2 different ways to teach a novel study

Nicole at Apple Tree Resources
2 different ways to teach a novel study
27:20
 

Whether you're considering starting a novel study for the first time or have been doing it for years, you won't want to miss this episode where I share my top tips for teaching a novel study. In this episode, I share a few gems of wisdom to help you lead and organize your upcoming novel study with ease. Tune in to learn more!

 

Resources Mentioned:  

5 Activities to Use With Any Story - Free Resources Click to download

 

 

Want to read instead of listen? Check out the podcast blog below.

Hey there, amazing educators! Welcome back to another episode of Let's Chat Teaching, the Apple Tree Resources Podcast. I'm your host, Nicole Sanders, a passionate educator with a background in the classroom turned online course creator. I'm here to bring you valuable insights, tips, and strategies to make your teaching journey more enjoyable and effective. Today, we're diving into the world of novel studies, exploring two fantastic ways to plan and set up an engaging and meaningful experience for your students.

Now, I know some of you might be thinking, "Nicole, I've been teaching novel studies for years. What's new here?" Well, fear not! Stick around because I promise there might be a few gems in today's episode that can add a touch of ease and innovation to your novel study routine.

So, let's jump right in. Novel studies aren't just about reading a book aloud to the class. Sure, that's fun, and there are benefits, but a true novel study is a blend of shared reading, in-depth text analysis, comprehension practice, and exploration of literary concepts like foreshadowing, point of view, and various types of conflict.

The first key to planning a successful novel study is to align it with your state or province's learning standards. This might not sound glamorous, but it's crucial. Print out those standards, keep them handy, and highlight what you've covered as a class. This way, you're always planning with the end goal in mind – ensuring your students grasp essential concepts and are set up for success in the future.

Now, I know going back to standards might not be the most exciting part of planning, but remember, we're professionals. It's all about laying a solid foundation for our students, and sometimes that means going back to basics. By revisiting these standards, you can identify any gaps and focus on them in your novel study, creating a more targeted and effective learning experience.

But wait, there's more! I love to mark any standards that students found challenging or struggled with during the year with a little asterisk or star. It's a handy visual cue to remind myself to revisit those concepts, reinforcing them and ensuring my students truly grasp them.

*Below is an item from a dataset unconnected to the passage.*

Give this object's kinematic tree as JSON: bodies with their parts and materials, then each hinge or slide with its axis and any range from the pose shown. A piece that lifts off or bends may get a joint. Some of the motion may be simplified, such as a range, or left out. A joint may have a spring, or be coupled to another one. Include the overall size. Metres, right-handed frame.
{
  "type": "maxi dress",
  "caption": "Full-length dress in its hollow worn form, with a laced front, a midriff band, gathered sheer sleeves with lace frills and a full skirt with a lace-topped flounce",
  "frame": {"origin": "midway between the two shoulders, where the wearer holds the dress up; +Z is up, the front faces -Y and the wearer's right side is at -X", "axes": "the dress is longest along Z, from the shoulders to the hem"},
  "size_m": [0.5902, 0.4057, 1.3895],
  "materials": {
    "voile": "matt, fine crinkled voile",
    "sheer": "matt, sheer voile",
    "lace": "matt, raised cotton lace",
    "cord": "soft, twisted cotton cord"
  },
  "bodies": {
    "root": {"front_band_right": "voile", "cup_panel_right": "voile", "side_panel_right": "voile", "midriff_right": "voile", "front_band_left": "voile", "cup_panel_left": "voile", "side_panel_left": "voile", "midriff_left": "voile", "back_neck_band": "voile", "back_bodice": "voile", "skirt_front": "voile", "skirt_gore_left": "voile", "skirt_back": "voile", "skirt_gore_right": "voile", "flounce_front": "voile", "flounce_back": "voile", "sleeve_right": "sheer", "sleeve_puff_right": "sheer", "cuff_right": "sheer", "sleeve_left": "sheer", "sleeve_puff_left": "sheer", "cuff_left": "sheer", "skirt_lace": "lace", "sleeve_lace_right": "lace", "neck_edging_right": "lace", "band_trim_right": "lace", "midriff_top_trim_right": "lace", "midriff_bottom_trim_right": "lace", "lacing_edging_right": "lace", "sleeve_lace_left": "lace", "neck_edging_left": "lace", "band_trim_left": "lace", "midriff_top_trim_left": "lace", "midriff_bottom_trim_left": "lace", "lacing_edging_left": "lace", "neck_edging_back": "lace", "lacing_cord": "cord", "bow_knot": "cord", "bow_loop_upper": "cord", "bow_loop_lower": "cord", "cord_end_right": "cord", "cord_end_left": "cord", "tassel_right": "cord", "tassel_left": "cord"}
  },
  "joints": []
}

Now, when to teach a novel study? Anytime is a great time! Whether it's early in the school year or later on, novel studies can be a fantastic addition to your curriculum. Personally, my sweet spot is right after Christmas break, that magical time before spring break when interruptions are at a minimum. It allows for a more extended, uninterrupted unit, perfect for diving deep into a novel.

Now, if you've already covered short stories or writing your own short story units before diving into a novel study, you've set yourself up for success. Building on that foundation, you can choose to focus on more challenging concepts like point of view, exploring them over several days to ensure a thorough understanding.

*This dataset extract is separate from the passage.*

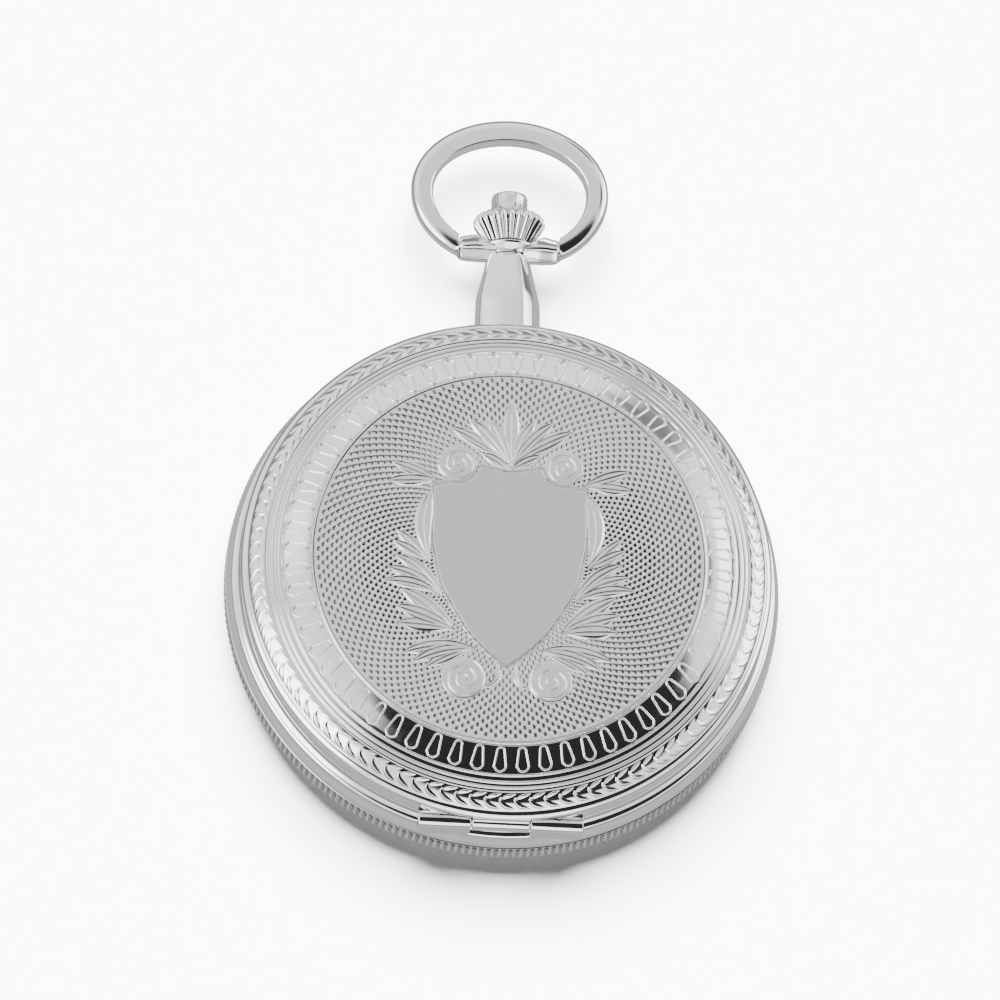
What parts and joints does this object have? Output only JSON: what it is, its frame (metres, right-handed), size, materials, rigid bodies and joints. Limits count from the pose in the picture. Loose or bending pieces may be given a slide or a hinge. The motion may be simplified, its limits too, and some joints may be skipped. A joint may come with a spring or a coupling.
{
  "type": "pocket watch",
  "caption": "Round hunter pocket watch: engraved spring lid over the dial, hand-wound movement, crown in the pendant and an oval bow for a chain.",
  "frame": {"origin": "centre of the flat on the back cover, on the axis of the hands", "axes": "+Z out of the front lid, +Y towards the pendant and bow at 12 o'clock, +X towards 3 o'clock"},
  "size_m": [0.048, 0.0672, 0.0123],
  "materials": {
    "polished_case": "polished chrome plate",
    "engraved_lid": "chrome plate, engine-turned centre and polished engraved border",
    "steel": "fine-ground steel",
    "gilt_brass": "gilt, circular grained",
    "nickel_movement": "nickel plate with striped finish",
    "ruby": "polished synthetic ruby",
    "blued_steel": "heat-blued steel",
    "dial_enamel": "white enamel",
    "crystal_glass": "clear mineral crystal"
  },
  "bodies": {
    "case": {"case_middle": "polished_case", "back_cover": "polished_case", "bezel": "polished_case", "crystal": "crystal_glass", "hinge_pin": "steel", "lid_lift_spring": "steel", "pendant_neck": "polished_case", "bow_collar": "polished_case", "dial": "dial_enamel", "main_plate": "nickel_movement", "movement_ring": "nickel_movement", "barrel_bridge": "nickel_movement", "train_bridge": "nickel_movement", "balance_cock": "nickel_movement", "pallet_bridge": "nickel_movement", "third_jewel": "ruby", "fourth_jewel": "ruby", "escape_jewel": "ruby", "balance_jewel": "ruby", "crown_wheel_screw": "blued_steel", "click_spring": "blued_steel", "hairspring": "blued_steel", "barrel_bridge_screw_1": "blued_steel", "barrel_bridge_screw_2": "blued_steel", "train_bridge_screw_1": "blued_steel", "train_bridge_screw_2": "blued_steel", "balance_cock_screw": "blued_steel", "case_screw": "blued_steel"},
    "lid": {"front_lid": "engraved_lid"},
    "bow_ring": {"bow": "polished_case"},
    "latch": {"lid_latch": "steel"},
    "press_tube": {"press_sleeve": "steel"},
    "pull_ring": {"pull_clip": "steel"},
    "winder": {"crown": "polished_case", "winding_stem": "steel"},
    "clutch": {"sliding_pinion": "steel"},
    "pinion": {"winding_pinion": "steel"},
    "crown_gear": {"crown_wheel": "steel"},
    "ratchet": {"ratchet_wheel": "steel", "ratchet_screw": "blued_steel", "barrel_arbor": "steel"},
    "click_lever": {"click": "steel"},
    "set_lever": {"setting_lever": "steel"},
    "yoke_lever": {"yoke": "steel"},
    "seconds": {"fourth_wheel": "gilt_brass", "seconds_hand": "blued_steel"},
    "third": {"third_wheel": "gilt_brass"},
    "minutes": {"centre_wheel": "gilt_brass", "cannon_pinion": "steel", "minute_hand": "blued_steel"},
    "barrel": {"barrel_drum": "gilt_brass", "mainspring": "blued_steel"},
    "escape": {"escape_wheel": "steel"},
    "minute_work": {"minute_wheel": "gilt_brass"},
    "setting_work": {"intermediate_wheel": "gilt_brass"},
    "hours": {"hour_wheel": "gilt_brass", "hour_hand": "blued_steel"},
    "fork": {"pallet_fork": "steel"},
    "balance": {"balance_wheel": "gilt_brass"},
    "index": {"regulator": "steel"}
  },
  "joints": [
    {"name": "lid_hinge", "type": "hinge", "parent": "case", "child": "lid", "pos_m": [0, -0.02275, 0.00785], "axis": [1, 0, 0], "range_deg": [0, 95]},
    {"name": "bow_swing", "type": "hinge", "parent": "case", "child": "bow_ring", "pos_m": [0, 0.0315, 0.005], "axis": [1, 0, 0], "range_deg": [-100, 100]},
    {"name": "crown_press", "type": "slide", "parent": "case", "child": "press_tube", "axis": [0, 1, 0], "range_m": [-0.0006, 0], "stiffness_N_per_m": 3000},
    {"name": "latch_release", "type": "slide", "parent": "case", "child": "latch", "axis": [0, 1, 0], "range_m": [-0.00025, 0]},
    {"name": "crown_pull", "type": "slide", "parent": "press_tube", "child": "pull_ring", "axis": [0, 1, 0], "range_m": [0, 0.001]},
    {"name": "crown_turn", "type": "hinge", "parent": "pull_ring", "child": "winder", "pos_m": [0, 0.0345, 0.005], "axis": [0, 1, 0], "continuous": true},
    {"name": "clutch_shift", "type": "slide", "parent": "winder", "child": "clutch", "axis": [0, 1, 0], "range_m": [-0.0018, 0]},
    {"name": "winding_pinion_turn", "type": "hinge", "parent": "case", "child": "pinion", "pos_m": [0, 0.0169, 0.005], "axis": [0, 1, 0], "continuous": true},
    {"name": "crown_wheel_turn", "type": "hinge", "parent": "case", "child": "crown_gear", "pos_m": [0, 0.0145, 0.00185], "axis": [0, 0, 1], "continuous": true},
    {"name": "ratchet_turn", "type": "hinge", "parent": "case", "child": "ratchet", "pos_m": [0.00664, 0.00637, 0.00185], "axis": [0, 0, 1], "continuous": true},
    {"name": "click_lift", "type": "hinge", "parent": "case", "child": "click_lever", "pos_m": [-0.00234, 0.00605, 0.00185], "axis": [0, 0, 1], "range_deg": [0, 8], "stiffness_Nm_per_rad": 0.0001},
    {"name": "setting_lever_turn", "type": "hinge", "parent": "case", "child": "set_lever", "pos_m": [0.0032, 0.0175, 0.00624], "axis": [0, 0, 1], "range_deg": [-18, 0]},
    {"name": "yoke_turn", "type": "hinge", "parent": "case", "child": "yoke_lever", "pos_m": [-0.0044, 0.01518, 0.005], "axis": [0, 0, 1], "range_deg": [-12.3, 0]},
    {"name": "seconds_run", "type": "hinge", "parent": "case", "child": "seconds", "pos_m": [0, -0.01035, 0.005], "axis": [0, 0, -1], "continuous": true},
    {"name": "third_run", "type": "hinge", "parent": "case", "child": "third", "pos_m": [0.00285, -0.00612, 0.005], "axis": [0, 0, -1], "continuous": true},
    {"name": "minutes_run", "type": "hinge", "parent": "case", "child": "minutes", "pos_m": [0, 0, 0.005], "axis": [0, 0, -1], "continuous": true},
    {"name": "barrel_run", "type": "hinge", "parent": "case", "child": "barrel", "pos_m": [0.00664, 0.00637, 0.005], "axis": [0, 0, -1], "continuous": true},
    {"name": "escape_run", "type": "hinge", "parent": "case", "child": "escape", "pos_m": [-0.00425, -0.00921, 0.005], "axis": [0, 0, -1], "continuous": true},
    {"name": "minute_work_run", "type": "hinge", "parent": "case", "child": "minute_work", "pos_m": [-0.00222, 0.00284, 0.0076], "axis": [0, 0, -1], "continuous": true},
    {"name": "setting_work_run", "type": "hinge", "parent": "case", "child": "setting_work", "pos_m": [-0.001, 0.00856, 0.0076], "axis": [0, 0, -1], "continuous": true},
    {"name": "hours_run", "type": "hinge", "parent": "case", "child": "hours", "pos_m": [0, 0, 0.0078], "axis": [0, 0, -1], "continuous": true},
    {"name": "fork_swing", "type": "hinge", "parent": "case", "child": "fork", "pos_m": [-0.00726, -0.00786, 0.005], "axis": [0, 0, 1], "range_deg": [-5, 5]},
    {"name": "balance_swing", "type": "hinge", "parent": "case", "child": "balance", "pos_m": [-0.01037, -0.00648, 0.005], "axis": [0, 0, 1], "range_deg": [-135, 135], "stiffness_Nm_per_rad": 0.0000005},
    {"name": "regulator_shift", "type": "hinge", "parent": "case", "child": "index", "pos_m": [-0.01037, -0.00648, 0.002], "axis": [0, 0, 1], "range_deg": [-12, 12]}
  ],
  "couplings": [
    {"joint": "latch_release", "follows": "crown_press", "ratio": 0.4},
    {"joint": "clutch_shift", "follows": "crown_pull", "ratio": -1.7},
    {"joint": "setting_lever_turn", "follows": "crown_pull", "rad_per_m": -312.5},
    {"joint": "yoke_turn", "follows": "crown_pull", "rad_per_m": -212.12},
    {"joint": "winding_pinion_turn", "follows": "crown_turn", "ratio": 1},
    {"joint": "crown_wheel_turn", "follows": "crown_turn", "ratio": 0.57143},
    {"joint": "ratchet_turn", "follows": "crown_turn", "ratio": -0.29814},
    {"joint": "third_run", "follows": "seconds_run", "ratio": -0.13333},
    {"joint": "minutes_run", "follows": "seconds_run", "ratio": 0.016667},
    {"joint": "barrel_run", "follows": "seconds_run", "ratio": -0.0025},
    {"joint": "escape_run", "follows": "seconds_run", "ratio": -10},
    {"joint": "minute_work_run", "follows": "seconds_run", "ratio": -0.0055556},
    {"joint": "setting_work_run", "follows": "seconds_run", "ratio": 0.0047619},
    {"joint": "hours_run", "follows": "seconds_run", "ratio": 0.0013889}
  ]
}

But what if you're introducing a novel study before covering these foundational concepts? No worries! Start with the basics. Introduce elements of literature notes – yes, they might sound boring, but they're invaluable. These notes will serve as a reference throughout the novel study and can be reused for short story units or writing your own short story units. It's all about efficiency and not reinventing the wheel.

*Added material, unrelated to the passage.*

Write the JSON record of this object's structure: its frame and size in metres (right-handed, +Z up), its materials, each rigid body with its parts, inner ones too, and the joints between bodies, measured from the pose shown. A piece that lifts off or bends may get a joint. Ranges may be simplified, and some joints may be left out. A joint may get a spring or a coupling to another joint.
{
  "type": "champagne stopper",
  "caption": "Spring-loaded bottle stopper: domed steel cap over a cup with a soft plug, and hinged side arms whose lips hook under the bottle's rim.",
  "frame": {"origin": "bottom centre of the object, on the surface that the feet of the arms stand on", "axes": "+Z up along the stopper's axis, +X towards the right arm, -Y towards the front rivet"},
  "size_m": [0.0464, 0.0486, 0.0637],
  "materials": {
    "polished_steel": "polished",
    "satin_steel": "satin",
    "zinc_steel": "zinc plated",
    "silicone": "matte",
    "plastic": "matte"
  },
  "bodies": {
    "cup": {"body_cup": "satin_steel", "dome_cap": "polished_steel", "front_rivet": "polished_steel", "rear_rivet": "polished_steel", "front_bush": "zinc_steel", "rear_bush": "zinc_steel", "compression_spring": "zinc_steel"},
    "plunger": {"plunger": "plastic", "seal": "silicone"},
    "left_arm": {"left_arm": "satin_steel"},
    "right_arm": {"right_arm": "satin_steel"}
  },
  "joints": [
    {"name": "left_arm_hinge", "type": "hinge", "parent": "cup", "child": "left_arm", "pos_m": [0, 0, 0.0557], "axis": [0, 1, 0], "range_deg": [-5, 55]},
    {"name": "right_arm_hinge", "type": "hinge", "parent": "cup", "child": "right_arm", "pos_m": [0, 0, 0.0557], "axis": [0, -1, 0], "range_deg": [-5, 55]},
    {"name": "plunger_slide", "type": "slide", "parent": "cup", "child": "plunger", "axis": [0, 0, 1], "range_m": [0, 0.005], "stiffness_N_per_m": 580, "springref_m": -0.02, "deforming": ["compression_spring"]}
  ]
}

Now, let's talk activities. When choosing activities for your novel study, aim for ones that directly correspond to your elements of literature and story structure notes. Repetition is key. By revisiting these concepts in various activities, you're giving your students the opportunity for deeper understanding without overwhelming them with new information.

If you're a visual learner and want to see examples of activities that work with any novel, check out my store on Teachers Pay Teachers. I have a product called "Activities for Any Story" with over 30 versatile activities. But, of course, if you already have resources, take a look at the preview to see what might align with your novel study.

Now, let's shift gears a bit and talk about logistics. How do you organize your novel study? I have two favorite methods that bring ease and clarity to both students and teachers. First up, interactive notebooks. These are activity books where students glue in various activities and notes. It creates a chronological record of their learning, making it easy to reference.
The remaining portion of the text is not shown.